## Stated exercise:
Your answer should be only a number: how many lines include the word "caption".

## Begin Provided records

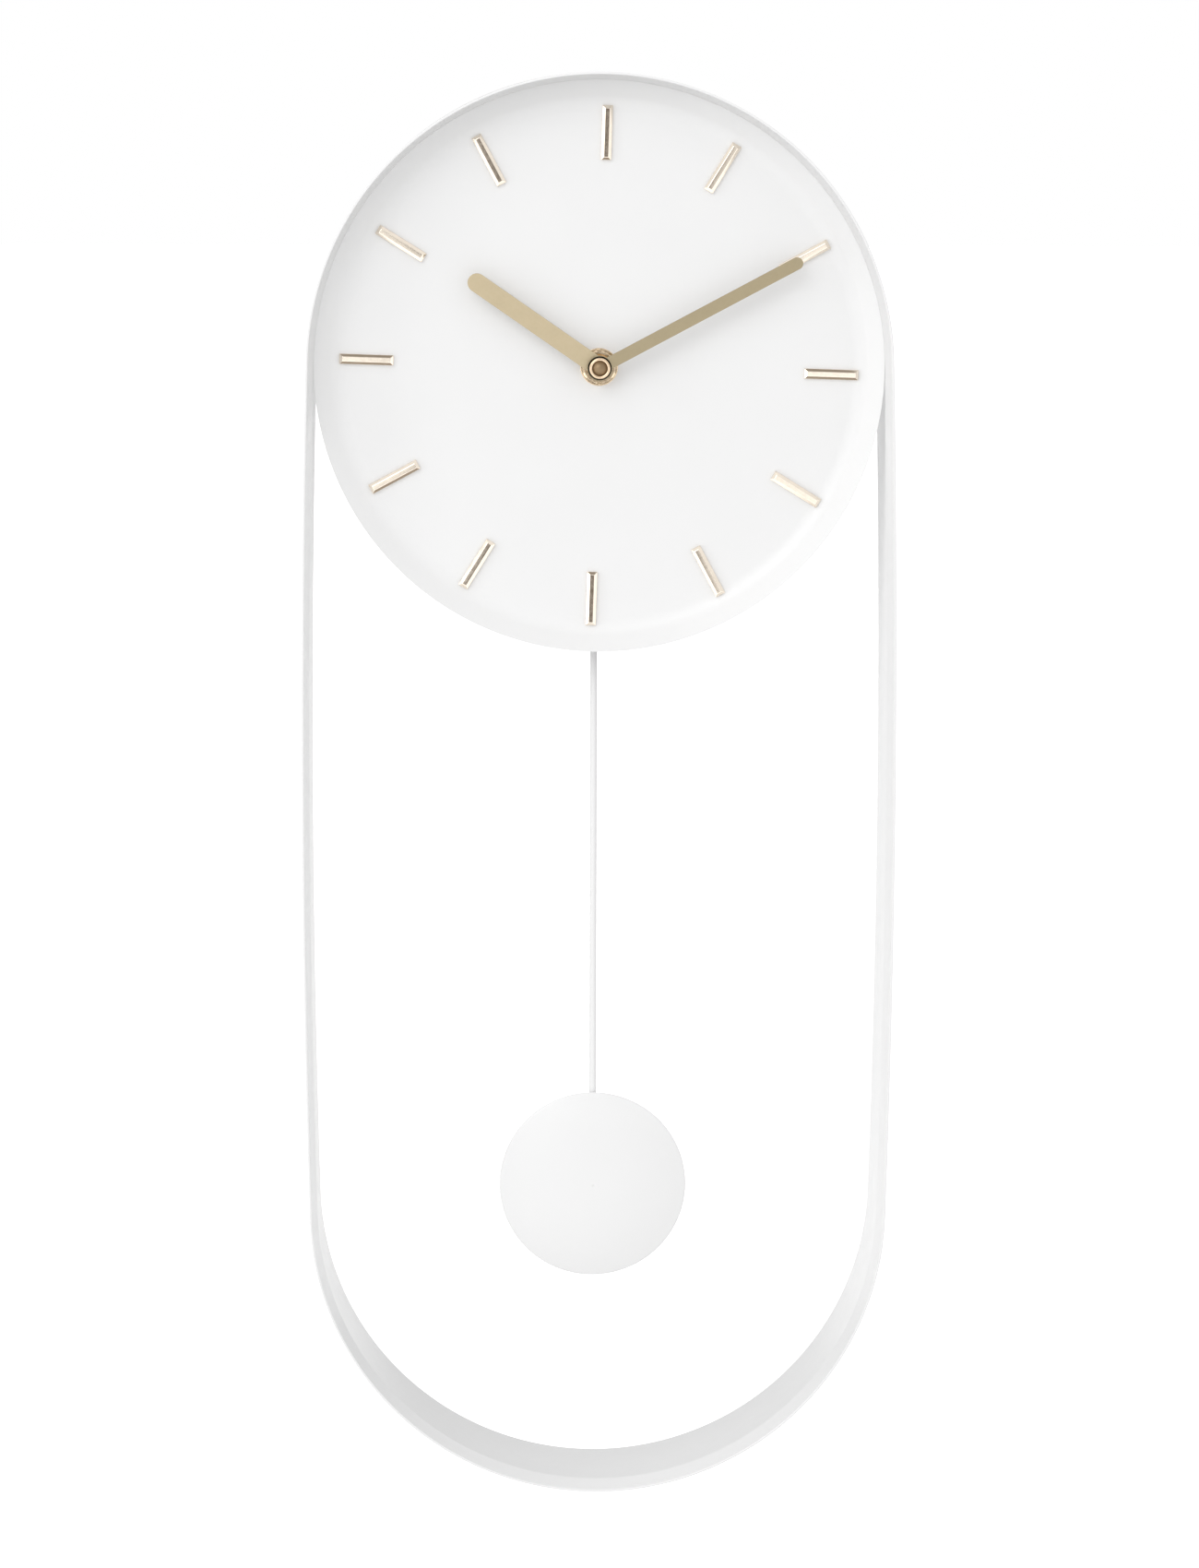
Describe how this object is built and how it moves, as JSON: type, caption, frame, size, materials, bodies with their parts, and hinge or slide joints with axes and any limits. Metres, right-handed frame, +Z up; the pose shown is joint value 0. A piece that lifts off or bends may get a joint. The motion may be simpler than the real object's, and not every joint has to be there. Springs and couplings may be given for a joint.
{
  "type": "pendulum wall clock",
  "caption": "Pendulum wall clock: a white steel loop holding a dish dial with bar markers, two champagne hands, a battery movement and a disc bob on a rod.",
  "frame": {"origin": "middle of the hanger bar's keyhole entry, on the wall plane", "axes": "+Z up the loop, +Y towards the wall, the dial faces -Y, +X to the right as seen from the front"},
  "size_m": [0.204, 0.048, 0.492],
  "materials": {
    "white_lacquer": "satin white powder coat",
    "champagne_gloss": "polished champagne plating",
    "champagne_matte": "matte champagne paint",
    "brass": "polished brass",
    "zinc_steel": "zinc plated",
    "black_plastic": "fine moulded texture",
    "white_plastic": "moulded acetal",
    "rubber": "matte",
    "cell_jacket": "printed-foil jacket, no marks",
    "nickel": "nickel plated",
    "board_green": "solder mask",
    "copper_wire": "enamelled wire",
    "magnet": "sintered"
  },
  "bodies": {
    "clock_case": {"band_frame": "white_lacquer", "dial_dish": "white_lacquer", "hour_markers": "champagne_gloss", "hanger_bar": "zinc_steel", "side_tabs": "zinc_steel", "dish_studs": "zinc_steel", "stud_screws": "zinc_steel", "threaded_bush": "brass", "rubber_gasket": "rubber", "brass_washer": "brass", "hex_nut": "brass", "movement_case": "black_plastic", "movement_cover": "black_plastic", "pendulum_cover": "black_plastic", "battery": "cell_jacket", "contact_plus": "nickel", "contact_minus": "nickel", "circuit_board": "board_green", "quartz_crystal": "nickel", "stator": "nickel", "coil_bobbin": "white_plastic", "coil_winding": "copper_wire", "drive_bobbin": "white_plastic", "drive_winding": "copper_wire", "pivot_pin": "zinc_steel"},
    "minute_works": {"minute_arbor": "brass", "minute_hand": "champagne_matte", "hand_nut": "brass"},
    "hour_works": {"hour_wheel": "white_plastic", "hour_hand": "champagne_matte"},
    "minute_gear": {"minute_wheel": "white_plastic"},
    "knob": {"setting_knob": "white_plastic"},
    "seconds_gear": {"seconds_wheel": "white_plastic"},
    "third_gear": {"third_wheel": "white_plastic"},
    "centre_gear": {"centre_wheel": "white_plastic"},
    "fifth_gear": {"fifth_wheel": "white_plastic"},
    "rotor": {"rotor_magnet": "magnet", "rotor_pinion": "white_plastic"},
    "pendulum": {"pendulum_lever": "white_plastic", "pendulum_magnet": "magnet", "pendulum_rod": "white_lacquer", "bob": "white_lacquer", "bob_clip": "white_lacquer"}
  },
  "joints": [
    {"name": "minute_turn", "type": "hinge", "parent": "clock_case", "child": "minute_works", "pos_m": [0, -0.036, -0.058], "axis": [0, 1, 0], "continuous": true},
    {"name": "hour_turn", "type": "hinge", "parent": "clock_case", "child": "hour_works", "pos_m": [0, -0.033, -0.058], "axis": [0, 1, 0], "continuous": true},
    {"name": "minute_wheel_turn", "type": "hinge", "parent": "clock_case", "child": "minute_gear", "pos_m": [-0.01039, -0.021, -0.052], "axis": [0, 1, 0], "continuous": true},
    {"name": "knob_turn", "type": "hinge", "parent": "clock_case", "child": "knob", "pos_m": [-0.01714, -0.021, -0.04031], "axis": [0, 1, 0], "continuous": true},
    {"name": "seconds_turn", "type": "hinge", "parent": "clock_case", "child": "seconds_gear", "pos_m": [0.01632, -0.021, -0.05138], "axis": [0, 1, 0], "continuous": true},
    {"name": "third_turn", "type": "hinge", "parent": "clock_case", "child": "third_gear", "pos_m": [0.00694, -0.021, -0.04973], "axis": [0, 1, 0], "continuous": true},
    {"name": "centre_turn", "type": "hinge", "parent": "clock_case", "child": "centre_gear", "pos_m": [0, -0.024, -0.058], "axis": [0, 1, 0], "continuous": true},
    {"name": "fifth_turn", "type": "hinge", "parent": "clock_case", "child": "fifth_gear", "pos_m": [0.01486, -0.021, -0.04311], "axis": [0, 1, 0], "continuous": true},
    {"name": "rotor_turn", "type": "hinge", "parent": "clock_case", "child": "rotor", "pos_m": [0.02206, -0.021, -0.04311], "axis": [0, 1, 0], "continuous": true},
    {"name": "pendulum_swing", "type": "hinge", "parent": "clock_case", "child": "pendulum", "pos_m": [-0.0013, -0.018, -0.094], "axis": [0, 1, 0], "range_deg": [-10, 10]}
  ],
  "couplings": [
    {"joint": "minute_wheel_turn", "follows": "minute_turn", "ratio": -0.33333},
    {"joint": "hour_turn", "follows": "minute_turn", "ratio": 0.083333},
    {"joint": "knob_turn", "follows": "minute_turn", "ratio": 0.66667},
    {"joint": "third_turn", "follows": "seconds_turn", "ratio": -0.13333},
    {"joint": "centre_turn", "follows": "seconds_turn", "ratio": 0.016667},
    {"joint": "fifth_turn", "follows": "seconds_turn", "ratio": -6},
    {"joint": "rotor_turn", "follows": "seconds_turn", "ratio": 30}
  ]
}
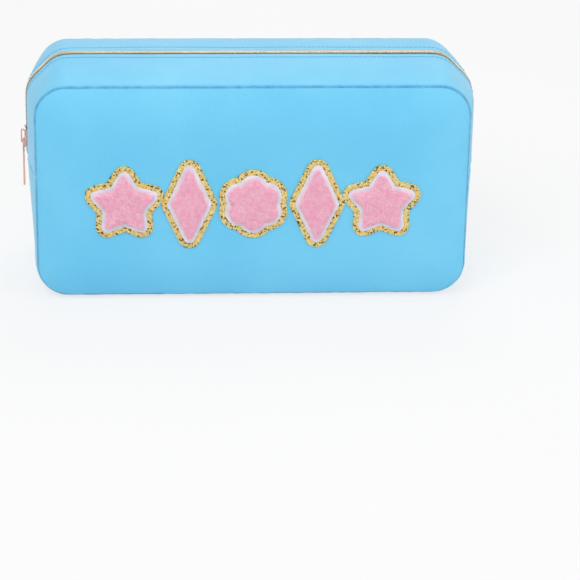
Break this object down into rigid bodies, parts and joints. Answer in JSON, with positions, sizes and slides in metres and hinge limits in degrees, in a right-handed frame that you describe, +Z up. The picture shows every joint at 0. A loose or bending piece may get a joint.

## End Provided records

## Exercise solution:
2